Eligibility: NJCLASS Refi+ will require applicants to either be state residents at the time of application, or to have been state residents when they originated the loan they are attempting to refinance.
- Must earn an annual income of $40,000
- Must have a minimum FICO score of 670
- Debt-to-income ratio must be less than 40%.
Interest rates: The NJCLASS Refi+ will determine your loan rate based on your credit score.
- Scores of 780+ will merit an interest rate of 4.90%.
- Scores of 720-779 will merit an interest rate of 5.70%.
- Scores of 670-719 will merit an interest rate of 6.90%.
- Those with scores below 670 may qualify with a parental cosigner.
How it’s funded: NJCLASS Refi+ will be funded through tax-exempt bonds.
Where to learn more: Hessa.org
Maryland (Montgomery County)
Montgomery County, Md. will establish the Montgomery County Student Loan Refinancing Authority by April 2017. Unfortunately, only residents of Montgomery County can apply.
Virginia lawmakers have proposed a student loan refinance program, but have yet to vote on the bill. To follow along as it moves through the state legislature bookmark the bill’s page.

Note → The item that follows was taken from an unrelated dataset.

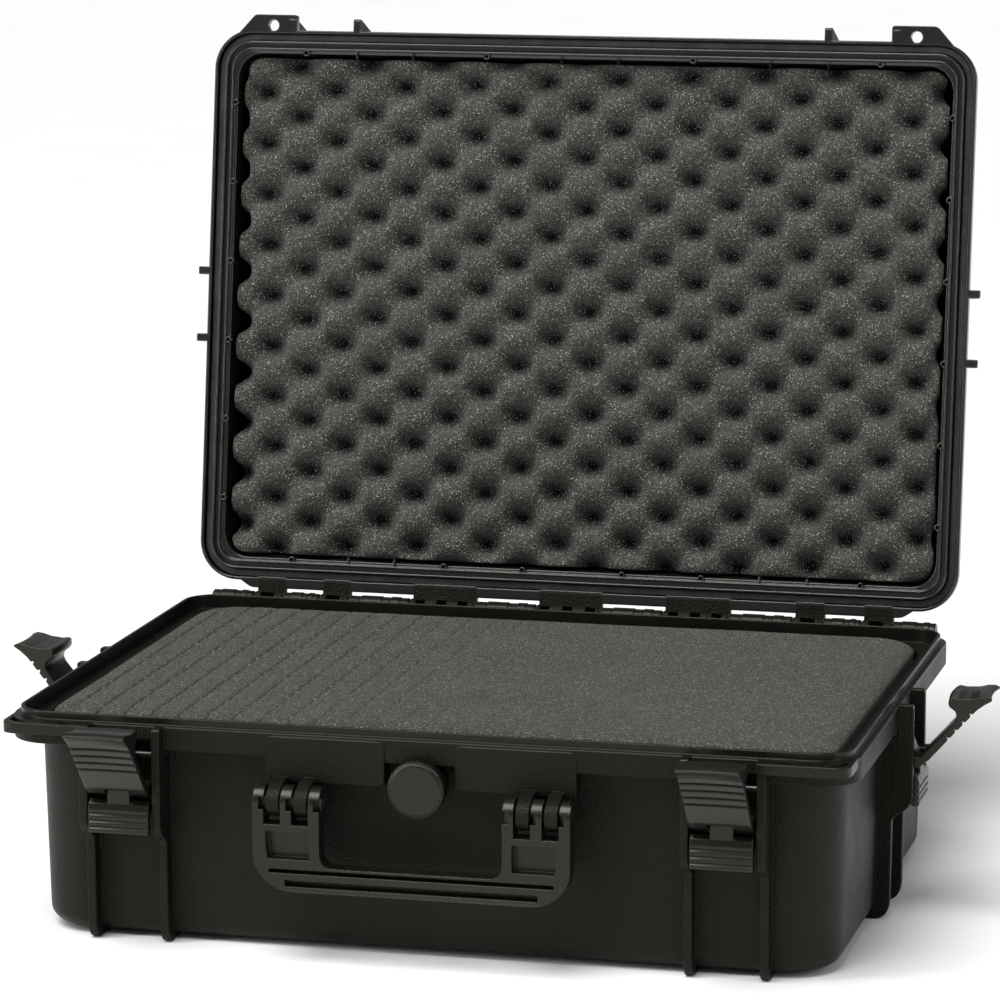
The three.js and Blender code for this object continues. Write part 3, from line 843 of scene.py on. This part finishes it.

Wisconsin’s SB 194, which would have established a State Loan Refinancing Authority to provide a means for borrowers to refinance student loans at lower rates. It was voted down in April 2016.
Nevada’s SB 215 also would have allowed for state refinancing of student loans. It was heard, but no action was taken.
Missouri’s HB 2432 has reached the house floor but has not yet been voted on. It isn’t looking good.
California actually did pass legislation that would have opened the door for a student loan refinancing program. However, the program never received funding from the state, rendering it useless.